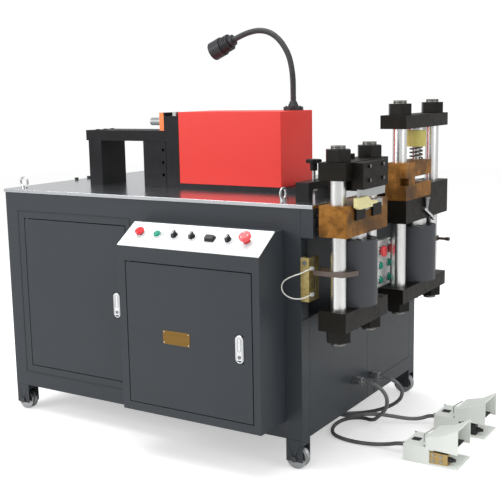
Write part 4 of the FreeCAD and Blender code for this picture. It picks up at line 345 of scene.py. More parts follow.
def powder_coat(name, slot, color, gloss=0.42, peel=0.00012, drift=0.08):
    """Baked powder: fine peel, faint clouds, small changes of gloss."""
    finish = Finish(name, slot, color, gloss, Specular_IOR_Level=0.3)
    clouds = finish.noise(5.0, 4.0)
    finish.drive("Base Color", finish.shades(clouds, scaled(color, 1 - drift), scaled(color, 1 + drift)))
    finish.drive("Roughness", gloss - 0.05 + finish.noise(14.0, 3.0) * 0.1)
    finish.bump(finish.noise(420.0, 2.0), peel)
    return finish


cabinet_coat = powder_coat("cabinet_coat", "cabinet_paint", tone(54, 58, 63))
panel_coat = powder_coat("panel_coat", "panel_paint", tone(236, 238, 238), 0.32, 0.00006, 0.02)
cover_coat = powder_coat("cover_coat", "red_paint", tone(218, 52, 44), 0.38, 0.00008, 0.04)
tank_coat = powder_coat("tank_coat", "tank_paint", tone(96, 112, 122), 0.45)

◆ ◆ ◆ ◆

[WORK REQUIRED]
Return every line of the material exactly.

[SOLUTION FOR THIS TASK]
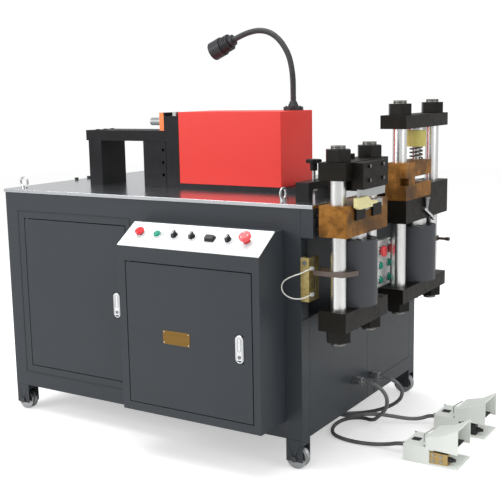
Write part 4 of the FreeCAD and Blender code for this picture. It picks up at line 345 of scene.py. More parts follow.
def powder_coat(name, slot, color, gloss=0.42, peel=0.00012, drift=0.08):
    """Baked powder: fine peel, faint clouds, small changes of gloss."""
    finish = Finish(name, slot, color, gloss, Specular_IOR_Level=0.3)
    clouds = finish.noise(5.0, 4.0)
    finish.drive("Base Color", finish.shades(clouds, scaled(color, 1 - drift), scaled(color, 1 + drift)))
    finish.drive("Roughness", gloss - 0.05 + finish.noise(14.0, 3.0) * 0.1)
    finish.bump(finish.noise(420.0, 2.0), peel)
    return finish


cabinet_coat = powder_coat("cabinet_coat", "cabinet_paint", tone(54, 58, 63))
panel_coat = powder_coat("panel_coat", "panel_paint", tone(236, 238, 238), 0.32, 0.00006, 0.02)
cover_coat = powder_coat("cover_coat", "red_paint", tone(218, 52, 44), 0.38, 0.00008, 0.04)
tank_coat = powder_coat("tank_coat", "tank_paint", tone(96, 112, 122), 0.45)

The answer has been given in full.